Soma Maden Şehitleri Anıtı ve Müzesi, Türkiye’nin en acı endüstriyel kazalarından birinin hafızalardaki yerini koruyor. Madencilerin hikâyeleri, ailelerin tanıklıkları ve dönemin basın yansımaları, ziyaretçileri geçmişe götürüyor.

Soma Maden Şehitleri Anıtı ve Müzesi

13 Mayıs 2014, Türkiye tarihine kara bir gün olarak kazınan, 301 madencinin hayatını kaybettiği Soma faciasının üzerinden yıllar geçti. Ancak ne yaşanan acı unutuldu ne de o karanlık madenin sessiz çığlıkları... Bugün, facianın kalbine – Soma’ya – yapılan her ziyaret, sadece bir anma değil, aynı zamanda derin bir yüzleşme anlamı taşıyor. Bu yüzleşmenin en somut hali ise Soma Maden Şehitleri Anıtı ve Müzesi ile mümkün.

Anıt: Taşa Kazınan Hafıza

Soma’nın merkezinde yükselen anıt, madencilerin isimlerini tek tek yaşatıyor. Her biri birer baba, eş, kardeş olan bu insanlar, burada sadece birer rakam ya da istatistik değil; hikâyesi olan, geride gözü yaşlı aileler bırakan gerçek insanlar olarak karşımıza çıkıyor. Anıtın sade ama sarsıcı mimarisi, ziyaretçilerine sessiz bir çığlık gibi dokunuyor. Taşa kazınan her isim, bu ülkenin emek tarihine işlenmiş bir iz.

Müze: Kararmış Baretlerin Ardındaki Gerçekler

Anıtın hemen yanı başında yer alan müze ise ziyaretçileri, madenin derinliklerine – hem fiziksel hem de duygusal olarak – taşıyor. Müzenin sergi düzeninde yer alan gerçek baretler, iş kıyafetleri, kişisel eşyalar ve facia sonrası çekilmiş fotoğraflar, ziyaretçiyi adeta zamanın donduğu bir ana götürüyor. Facianın saat saat ilerleyen kronolojisi, neden ve nasıl gerçekleştiğine dair belgelerle birlikte sunuluyor. Tüm bu materyaller, kazanın yalnızca bir “kaza” olmadığını, sistemsel ihmallerin ve denetimsizliğin bir sonucu olduğunu açıkça ortaya koyuyor.

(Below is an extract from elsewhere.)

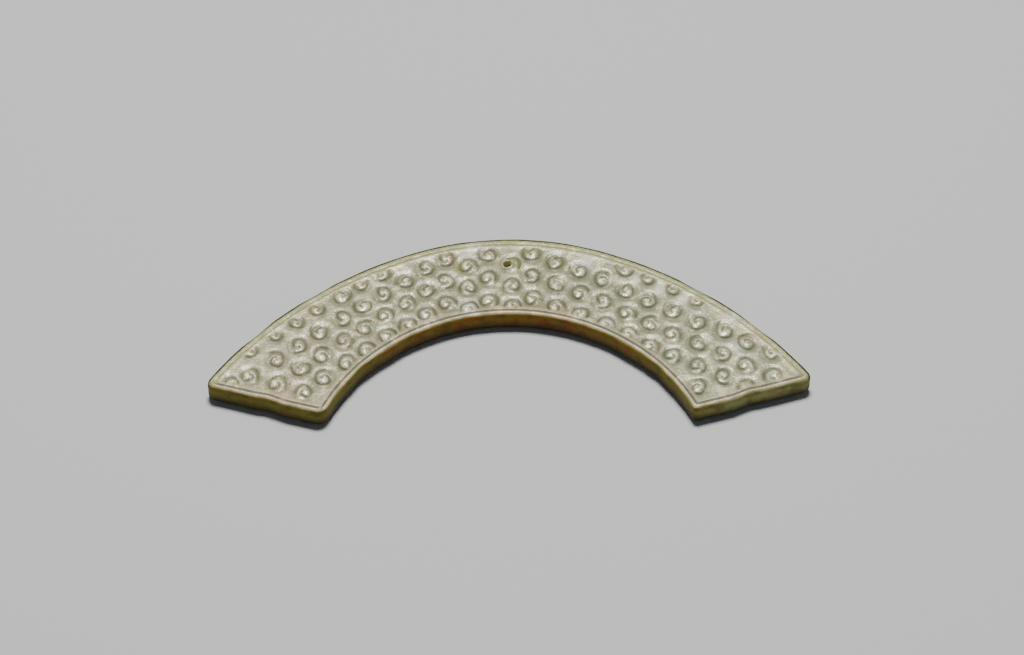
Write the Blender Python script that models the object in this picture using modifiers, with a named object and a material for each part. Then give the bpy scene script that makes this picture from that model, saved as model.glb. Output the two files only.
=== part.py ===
"""Jade huang: a flat arc of carved nephrite, lying face up.

A plate of even thickness is cut to an arc. A narrow raised rim runs all round its upper face, and the sunk
field inside the rim carries low round bosses in staggered columns. One small hole is drilled through near the
crown. The plate is symmetric in outline, and its origin is on its underside, at the middle of its box.

The outline and the bosses are set out about the centre of the inner arc, and then moved to the plate's origin.
"""

import math

import bmesh
import bpy
from mathutils import Vector

MM = 0.001

# The plate
THICKNESS = 5.5 * MM
INNER_RADIUS = 38.3 * MM
CROWN_RADIUS = 56.05 * MM
CROWN_HALF_ANGLE = math.radians(20)
ARRIS = 0.8 * MM
ARRIS_STEPS = 3

# The corners of one end, on the +X side, and the shoulder that hand grinding left between them
OUTER_CORNER = Vector((57.75, 23.0)) * MM
SHOULDER = (Vector((47.7, 20.15)) * MM, Vector((45.7, 19.8)) * MM, Vector((42.4, 18.35)) * MM)
INNER_CORNER = Vector((34.6, 16.2)) * MM
OUTER_CORNER_RADIUS = 1.1 * MM
INNER_CORNER_RADIUS = 1.2 * MM
LEAST_CORNER_RADIUS = 0.35 * MM
CORNER_STEPS = 4

# Shallow flats ground into the outer edge: angle from the crown, depth, and half width as an angle
EDGE_FLATS = (
    (math.radians(40.0), 0.40 * MM, math.radians(3.2)),
    (math.radians(54.0), 0.45 * MM, math.radians(3.2)),
)
ARC_STEP = math.radians(2.4)

# The face
RIM_WIDTH = 1.35 * MM
FIELD_DEPTH = 0.30 * MM
BOSS_RADIUS = 1.75 * MM
BOSS_HEIGHT = 0.24 * MM
BOSS_SIDES = 12
BOSS_RINGS = 6
BOSS_PITCH = 5.05 * MM
# One entry for each column of bosses: how far right it stands, how high its first boss is, and how many it has
BOSS_COLUMNS = (
    (-52.2, 23.9, 1), (-48.8, 30.5, 2), (-44.0, 34.0, 3), (-40.0, 36.8, 4), (-36.0, 39.8, 4),
    (-31.5, 42.9, 4), (-27.7, 45.7, 4), (-23.6, 48.5, 4), (-19.5, 46.4, 3), (-15.5, 49.4, 3),
    (-11.5, 51.6, 3), (-7.6, 50.0, 3), (-3.7, 52.2, 3), (0.9, 50.3, 3), (4.8, 52.4, 3), (9.3, 50.3, 3),
    (13.7, 48.4, 3), (18.2, 46.3, 3), (22.7, 48.6, 4), (27.0, 46.3, 4), (31.6, 43.7, 4), (36.1, 41.2, 5),
    (40.8, 33.9, 3), (44.9, 31.5, 3), (49.7, 28.9, 2),
)

# The hole, drilled from the face beside the boss at the crown
HOLE_CENTRE = Vector((0.1, 50.1)) * MM
HOLE_RADIUS = 0.75 * MM
HOLE_MOUTH_RADIUS = 0.95 * MM
HOLE_SIDES = 20

OVERSHOOT = 1.0 * MM
WELD = 0.001 * MM
FLAT = math.radians(0.1)


def clear_scene():
    for obj in list(bpy.data.objects):
        bpy.data.objects.remove(obj, do_unlink=True)


def collection(name):
    made = bpy.data.collections.new(name)
    bpy.context.scene.collection.children.link(made)
    return made


def nephrite():
    """Pale grey-green jade with a satin polish."""
    material = bpy.data.materials.new("nephrite")
    material.use_nodes = True
    shader = material.node_tree.nodes["Principled BSDF"]
    shader.inputs["Base Color"].default_value = (0.36, 0.37, 0.26, 1.0)
    shader.inputs["Roughness"].default_value = 0.38
    shader.inputs["Metallic"].default_value = 0.0
    return material


def flank_radius(angle):
    """Distance of the outer edge from the arc's centre, at an angle from the crown.

    The crown is an arc about the same centre as the inner edge. Past CROWN_HALF_ANGLE the edge follows a flatter
    arc, tangent to the crown, that runs out to the corner.
    """
    turn = abs(angle)
    if turn <= CROWN_HALF_ANGLE:
        radius = CROWN_RADIUS
    else:
        toward = Vector((math.sin(CROWN_HALF_ANGLE), math.cos(CROWN_HALF_ANGLE)))
        reach = OUTER_CORNER.length_squared - CROWN_RADIUS**2
        offset = reach / (2 * (CROWN_RADIUS - OUTER_CORNER.dot(toward)))
        along = offset * math.cos(turn - CROWN_HALF_ANGLE)
        across = offset * math.sin(turn - CROWN_HALF_ANGLE)
        radius = math.sqrt((CROWN_RADIUS + offset) ** 2 - across**2) - along
    for middle, depth, half_width in EDGE_FLATS:
        away = (turn - middle) / half_width
        if abs(away) < 1:
            radius -= depth * (1 - away * away) ** 2
    return radius


def polar(radius, angle):
    return Vector((radius * math.sin(angle), radius * math.cos(angle)))


def rounded_corner(before, corner, after, radius):
    """The points of an arc that rounds the corner between two straight edges."""
    back = (before - corner).normalized()
    ahead = (after - corner).normalized()
    half = back.angle(ahead) / 2
    middle = corner + (back + ahead).normalized() * radius / math.sin(half)
    start = corner + back * radius / math.tan(half) - middle
    end = corner + ahead * radius / math.tan(half) - middle
    swept = math.pi - 2 * half
    points = []
    for step in range(CORNER_STEPS + 1):
        part = step / CORNER_STEPS
        spoke = start * math.sin((1 - part) * swept) + end * math.sin(part * swept)
        points.append(middle + spoke / math.sin(swept))
    return points


def edge_points(radius_at, corner):
    """Points along a curved edge, evenly turned, from the corner on the -X side to the one on the +X side."""
    reach = math.atan2(corner.x, corner.y)
    count = 2 * round(reach / ARC_STEP)
    inner = [polar(radius_at(a), a) for a in (reach * (2 * i / count - 1) for i in range(1, count))]
    return [Vector((-corner.x, corner.y))] + inner + [corner]


def sharp_outline():
    """The plate's outline before its corners are rounded, clockwise, and each corner's rounding by its index."""
    outer = edge_points(flank_radius, OUTER_CORNER)
    inner = edge_points(lambda _: INNER_RADIUS, INNER_CORNER)
    left_shoulder = [Vector((-p.x, p.y)) for p in reversed(SHOULDER)]
    points = outer + list(SHOULDER) + inner[::-1] + left_shoulder
    inner_start = len(outer) + len(SHOULDER)
    corners = {
        0: OUTER_CORNER_RADIUS,
        len(outer) - 1: OUTER_CORNER_RADIUS,
        inner_start: INNER_CORNER_RADIUS,
        inner_start + len(inner) - 1: INNER_CORNER_RADIUS,
    }
    return points, corners


def inset(points, distance):
    """The same clockwise outline moved inwards, each corner along its own bisector."""
    moved = []
    for i, point in enumerate(points):
        before = (point - points[i - 1]).normalized()
        after = (points[(i + 1) % len(points)] - point).normalized()
        inward = Vector((before.y + after.y, -before.x - after.x)).normalized()
        moved.append(point + inward * distance / inward.dot(Vector((before.y, -before.x))))
    return moved


def outline(distance):
    """The outline set in by a distance, with its corners rounded."""
    sharp, corners = sharp_outline()
    sharp = inset(sharp, distance)
    points = []
    for i, point in enumerate(sharp):
        if i in corners:
            radius = max(corners[i] - distance, LEAST_CORNER_RADIUS)
            points.extend(rounded_corner(sharp[i - 1], point, sharp[(i + 1) % len(sharp)], radius))
        else:
            points.append(point)
    return points


def slab(name, points, low, high):
    """A flat closed mesh of the outline, from a filled 2D curve."""
    curve = bpy.data.curves.new(name + "_outline", "CURVE")
    curve.dimensions = "2D"
    curve.fill_mode = "BOTH"
    curve.extrude = (high - low) / 2
    spline = curve.splines.new("POLY")
    spline.points.add(len(points) - 1)
    for place, point in zip(spline.points, points):
        place.co = (point.x, point.y, 0.0, 1.0)
    spline.use_cyclic_u = True
    guide = bpy.data.objects.new(name + "_outline", curve)
    bpy.context.scene.collection.objects.link(guide)
    bpy.context.view_layer.update()
    evaluated = guide.evaluated_get(bpy.context.evaluated_depsgraph_get())
    mesh = bpy.data.meshes.new_from_object(evaluated)
    bpy.data.objects.remove(guide, do_unlink=True)
    shape = bmesh.new()
    shape.from_mesh(mesh)
    bmesh.ops.remove_doubles(shape, verts=shape.verts, dist=WELD)
    inside = [e for e in shape.edges if e.calc_face_angle(1.0) < FLAT]
    bmesh.ops.dissolve_edges(shape, edges=inside, use_verts=False)
    bmesh.ops.translate(shape, verts=shape.verts, vec=(0, 0, (low + high) / 2))
    bmesh.ops.recalc_face_normals(shape, faces=shape.faces)
    shape.to_mesh(mesh)
    shape.free()
    mesh.name = name
    return bpy.data.objects.new(name, mesh)


def round_edges(obj):
    """Rounds the edges between the two faces of the plate and its walls."""
    bevel = obj.modifiers.new("arris", "BEVEL")
    bevel.width = ARRIS
    bevel.segments = ARRIS_STEPS
    bevel.use_clamp_overlap = False
    bevel.limit_method = "ANGLE"
    bevel.angle_limit = math.radians(60)


def boss_places():
    """The centres of the bosses, column by column from the left."""
    for x, top, count in BOSS_COLUMNS:
        for row in range(count):
            yield Vector((x * MM, top * MM - row * BOSS_PITCH))


def bosses(field):
    """Every boss as a low dome, in one mesh that joins the field."""
    shape = bmesh.new()
    foot = 0.3 * FIELD_DEPTH
    for place in boss_places():
        dome = bmesh.ops.create_uvsphere(shape, u_segments=BOSS_SIDES, v_segments=BOSS_RINGS, radius=1.0)
        bmesh.ops.scale(shape, verts=dome["verts"], vec=(BOSS_RADIUS, BOSS_RADIUS, BOSS_HEIGHT + foot))
        bmesh.ops.translate(shape, verts=dome["verts"], vec=(place.x, place.y, field - foot))
    mesh = bpy.data.meshes.new("boss_domes")
    shape.to_mesh(mesh)
    shape.free()
    return bpy.data.objects.new("boss_domes", mesh)


def drill():
    """The drill's path: straight through, and wider at the mouth where the cord has worn it."""
    shape = bmesh.new()
    length = THICKNESS + 2 * OVERSHOOT
    bmesh.ops.create_cone(
        shape, cap_ends=True, segments=HOLE_SIDES, radius1=HOLE_RADIUS, radius2=HOLE_MOUTH_RADIUS, depth=length
    )
    bmesh.ops.translate(shape, verts=shape.verts, vec=(HOLE_CENTRE.x, HOLE_CENTRE.y, THICKNESS / 2))
    mesh = bpy.data.meshes.new("drill")
    shape.to_mesh(mesh)
    shape.free()
    return bpy.data.objects.new("drill", mesh)


def combine(target, tool, operation):
    """Adds or cuts a helper shape, which stays out of the finished object."""
    step = target.modifiers.new(tool.name, "BOOLEAN")
    step.operation = operation
    step.solver = "EXACT"
    step.object = tool
    tool.hide_render = True
    tool.display_type = "WIRE"


def to_origin(objects, points):
    """Moves the meshes so that the origin is below the middle of the outline's box."""
    high = max(p.y for p in points)
    low = min(p.y for p in points)
    for obj in objects:
        for vertex in obj.data.vertices:
            vertex.co.y -= (high + low) / 2


def build():
    clear_scene()
    parts = collection("jade_huang")
    cutters = collection("cutters")
    edge = outline(0.0)
    field = THICKNESS - FIELD_DEPTH
    plate = slab("jade_plate", edge, 0.0, THICKNESS)
    sunk = slab("sunk_field", outline(RIM_WIDTH), field, THICKNESS + OVERSHOOT)
    domes = bosses(field)
    hole = drill()
    parts.objects.link(plate)
    for tool in (sunk, domes, hole):
        cutters.objects.link(tool)
    to_origin((plate, sunk, domes, hole), edge)
    plate.data.materials.append(nephrite())
    round_edges(plate)
    combine(plate, sunk, "DIFFERENCE")
    combine(plate, domes, "UNION")
    combine(plate, hole, "DIFFERENCE")
    plate.data.shade_smooth()
    plate.data.set_sharp_from_angle(angle=math.radians(35))


build()
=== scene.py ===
"""The jade huang as it looks: one carved plate of grey-green nephrite, lying face up on a plain pale floor.

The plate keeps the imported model's size and place. Its outline, rim, walls and grain pattern are set out in
millimetres about the centre of the inner arc, and moved to the plate's own frame when the mesh is written.
"""

import math

import bmesh
import bpy
import numpy as np
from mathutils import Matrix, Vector


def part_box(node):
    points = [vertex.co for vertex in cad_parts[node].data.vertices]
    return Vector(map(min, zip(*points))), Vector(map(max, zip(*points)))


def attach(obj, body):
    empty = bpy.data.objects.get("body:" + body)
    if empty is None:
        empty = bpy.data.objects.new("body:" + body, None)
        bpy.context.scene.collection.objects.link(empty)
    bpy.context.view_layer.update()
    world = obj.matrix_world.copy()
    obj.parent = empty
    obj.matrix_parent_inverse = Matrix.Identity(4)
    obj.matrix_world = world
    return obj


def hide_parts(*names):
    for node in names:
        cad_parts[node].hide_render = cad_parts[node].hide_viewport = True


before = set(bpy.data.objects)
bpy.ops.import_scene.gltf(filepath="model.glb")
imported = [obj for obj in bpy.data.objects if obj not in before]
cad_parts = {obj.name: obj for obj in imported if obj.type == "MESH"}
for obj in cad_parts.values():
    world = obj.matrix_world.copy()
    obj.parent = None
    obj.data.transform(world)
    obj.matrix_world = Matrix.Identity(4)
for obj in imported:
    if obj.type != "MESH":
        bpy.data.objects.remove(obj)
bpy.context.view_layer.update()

plate_low, plate_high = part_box("jade_plate")

MM = 0.001

# The plate's outline, in millimetres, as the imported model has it
THICKNESS = (plate_high.z - plate_low.z) / MM
INNER_RADIUS = 38.3
CROWN_RADIUS = 56.05
CROWN_HALF_ANGLE = math.radians(20)
ARC_CENTRE = np.array((0.0, plate_high.y / MM - CROWN_RADIUS))
OUTER_CORNER = np.array((57.75, 23.0))
SHOULDER = np.array(((47.7, 20.15), (45.7, 19.8), (42.4, 18.35)))
INNER_CORNER = np.array((34.6, 16.2))
SHOULDER_WEAR = 0.5
# Roundings of the four corners in plan: outer left, outer right, inner right, inner left
CORNER_RADII = (1.5, 1.2, 0.9, 2.3)
LEAST_CORNER_RADIUS = 0.35

# Uneven stretches left by hand grinding: angle from the crown, how far in, and half width as an angle
OUTER_DIPS = (
    (math.radians(40.0), 0.28, math.radians(4.6)),
    (math.radians(54.0), 0.30, math.radians(4.6)),
)
INNER_DIPS = (
    (math.radians(36.0), -0.12, math.radians(5.0)),
    (math.radians(46.5), 0.16, math.radians(4.0)),
)

# Ripples left by hand work: height, wave length, and a seed that sets where their waves fall. The edge's
# long waves shift by this share of the height up the wall, so that the wall isn't quite even.
FIELD_RIPPLES = ((0.035, 11.0, 1.3), (0.020, 3.1, 4.1), (0.008, 1.3, 2.9))
EDGE_WAVES = (0.04, 9.0, 2.2)
EDGE_TEETH = (0.015, 2.3, 0.7)
EDGE_SHIFT = 0.6
# Each ripple is a sum of crossed waves: how many, the angle from one to the next, the shortest one's length
# and how much longer each next one is, as shares of the ripple's, how far the seed shifts them, and what
# their sum is divided by
WAVES = 5
WAVE_TURN = 2.4
SHORTEST_WAVE = 0.7
WAVE_LENGTHENS = 0.23
WAVE_SHIFT = 1.7
WAVE_SUM = 2.6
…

Madenciliğin Tarihi ve Zorlukları

Müze yalnızca 2014’ü değil, Türkiye’nin madencilik tarihini de gözler önüne seriyor. Osmanlı’dan günümüze uzanan maden işletmeciliği, çalışma koşulları ve iş güvenliği uygulamaları, bilgi panoları ve dijital arşivlerle detaylı biçimde aktarılıyor. Bu bölüm, ziyaretçilere sadece geçmişi değil, mevcut işçi hakları ve güvenlik önlemlerinin önemini de sorgulatıyor. Kömürün karasından süzülen bu bilgiler, emeğin değerini ve riskini bir kez daha hatırlatıyor.

Duyguların Mekânı: Sessizliğin İçinde Yankılanan Sesler

Müze sessiz. Ama bu sessizlikte yankılanan çok şey var. Bir çocuğun babasını beklerkenki gözyaşı, bir eşin karanlık maden ağzına bakarken tuttuğu nefes, bir arkadaşın “ben dışardaydım” diye taşıdığı suçluluk... Bu mekân sadece bilgi değil, duygu da aktarıyor. Ziyaretçiler, çıkarken yalnızca bir olay değil, bir toplumsal travma ile yüzleşmiş olarak ayrılıyorlar. Bu yönüyle müze, kamusal hafıza açısından hayati bir işlev görüyor.

Ziyaret Neden Önemli?

Soma Maden Şehitleri Anıtı ve Müzesi’ni ziyaret etmek, sadece bir taziye değil, aynı zamanda bir sorumluluk. Bu sorumluluk, emeğe saygının, hatalardan ders çıkarmanın ve daha adil bir gelecek inşa etmenin temel taşı. Her ziyaretçi, bu karanlık tarihten bir ışık çıkarma arzusuyla ayrılıyor. Çünkü hatırlamak, hem kaybettiklerimize saygı göstermek hem de bir daha yaşanmaması için mücadele etmek demek.